Could have been some other quirk, but I am thinking that DuOS did it.


----------



## SugarBowl

Arcady said:


> I just uninstalled the app and reinstalled from the Google store. Now it works properly in landscape mode. It's almost like the one from the Amazon store was the phone version or something.
> 
> Thanks for the tip. (Going to bed now...)


hmmm.. I thought the amazon store and the google play store had the same app. But you're right.. The amazon store app looks more like a phone format. The google version looks like the iOS ipad app.


----------



## SugarBowl

For those that are only seeing 1 folder, are you holding the primary mouse button down and scrolling down the list?


----------



## HarperVision

h2oskierc said:


> I I stalled DuOS on my notebook, rebooted my computer and bam, no more functional boot drive... I have a SSD, and it was locked once I hit reboot. So far haven't had any luck unlocking it, so looks like I get to reformat and reinstall everything... Could have been some other quirk, but I am thinking that DuOS did it.


Yeah, it must be messing with the root files or something. When I tried uninstalling my DuOS to get it back to factory default, it deleted a crap ton of programs from my PC!



SugarBowl said:


> For those that are only seeing 1 folder, are you holding the primary mouse button down and scrolling down the list?


I'm not able to test it because I reinstalled everything and its working now. I'm not going to go back to the broken version to test it.


----------



## Gadfly

Arcady said:


> <snip>
> Did you right-click and select "Apply to DuOS" from Windows?

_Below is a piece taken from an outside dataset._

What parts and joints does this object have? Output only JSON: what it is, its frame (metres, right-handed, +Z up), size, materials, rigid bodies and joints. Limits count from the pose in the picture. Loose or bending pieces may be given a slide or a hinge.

Worked for me.


You are right. that was the problem. I didn't know I have to do it from Windows.

Now I am getting an error about "unauthorized modification to your android blah blah" when I try to play back a show.

Plus not being able to go pass the first folder.

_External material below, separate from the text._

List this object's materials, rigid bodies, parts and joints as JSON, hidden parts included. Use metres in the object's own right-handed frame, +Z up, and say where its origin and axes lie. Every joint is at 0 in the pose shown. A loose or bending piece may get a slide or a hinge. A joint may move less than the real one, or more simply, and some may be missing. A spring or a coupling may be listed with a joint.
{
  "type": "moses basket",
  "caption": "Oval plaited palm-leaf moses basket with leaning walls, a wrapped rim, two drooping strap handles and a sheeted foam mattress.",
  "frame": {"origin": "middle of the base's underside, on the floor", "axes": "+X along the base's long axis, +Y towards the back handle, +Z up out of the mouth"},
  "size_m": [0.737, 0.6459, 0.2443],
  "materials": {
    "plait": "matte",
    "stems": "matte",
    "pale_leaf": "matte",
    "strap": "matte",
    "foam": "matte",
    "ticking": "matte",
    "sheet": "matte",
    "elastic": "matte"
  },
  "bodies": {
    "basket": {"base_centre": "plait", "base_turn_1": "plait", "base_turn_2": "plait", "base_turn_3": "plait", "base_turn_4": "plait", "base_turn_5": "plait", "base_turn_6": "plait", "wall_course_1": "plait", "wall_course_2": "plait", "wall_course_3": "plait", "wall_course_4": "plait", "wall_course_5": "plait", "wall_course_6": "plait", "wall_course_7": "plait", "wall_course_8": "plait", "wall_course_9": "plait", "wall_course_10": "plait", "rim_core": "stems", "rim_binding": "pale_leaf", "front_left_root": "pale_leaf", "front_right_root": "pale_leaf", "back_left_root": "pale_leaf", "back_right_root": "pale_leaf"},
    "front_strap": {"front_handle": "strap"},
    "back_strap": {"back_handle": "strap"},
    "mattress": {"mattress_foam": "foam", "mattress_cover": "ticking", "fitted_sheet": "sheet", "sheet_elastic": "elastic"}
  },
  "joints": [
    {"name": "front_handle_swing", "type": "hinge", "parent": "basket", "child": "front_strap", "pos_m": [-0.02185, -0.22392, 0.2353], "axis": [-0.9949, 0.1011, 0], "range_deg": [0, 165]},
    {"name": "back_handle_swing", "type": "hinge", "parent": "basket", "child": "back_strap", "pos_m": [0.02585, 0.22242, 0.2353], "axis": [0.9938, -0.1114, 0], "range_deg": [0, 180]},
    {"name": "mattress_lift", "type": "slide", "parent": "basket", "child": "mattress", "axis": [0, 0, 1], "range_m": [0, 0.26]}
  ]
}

Edit: I was setting Duos to run in root mode. once I got rid of that, I restarted Duos and managed to play back a show! The issue with seeing only the first folder is still there.

Edit 2: The other folders are there too! what I needed to do was to scroll down. for some reason it opens the first by default.


----------



## HarperVision

Deleted: Mistaken post


----------



## bradleys

I installed this and it works great... But you can sure tell the android app is WAY behind the IOS app in design! The new one is supposed to arrive at the end of the month - hopefully...

For those with the folder problem: once you open / expand a folder it doesn't close until you open another folder. This is identical behavior as earlier IOS versions.


----------



## JBDragon

I run Media Center on my PC and have for around 3 years. Moving to TIVO in a few months and ending Media Center with a Windows 10 Upgrade, I'm trying to find a solution to continue watching on the PC using TIVO.

Now using DuOS and the Android TIVO App is one solution, and I'm trying that, but the Android App is not as good as the iOS version. It's not Ideal to run a virtual Android Machine. Why is there not a native Windows App? I hope there will be a Native Windows 10 App that will run on Windows PC or even a Windows 10 tablet or phone. One App that runs on any windows. That's the whole point of Windows 10 right? 

I don't want to download a program. I like the Streaming interface with the better TIVO control. The iOS Tivo App is much better. Lets have a Windows version that is at least as good as the iOS version. Hell Be like Sling and charge for the Apps for All I care. I'd pay $9.99 for a nice Native Windows App. Free is better, but something needs to be done to get App Development rolling along faster.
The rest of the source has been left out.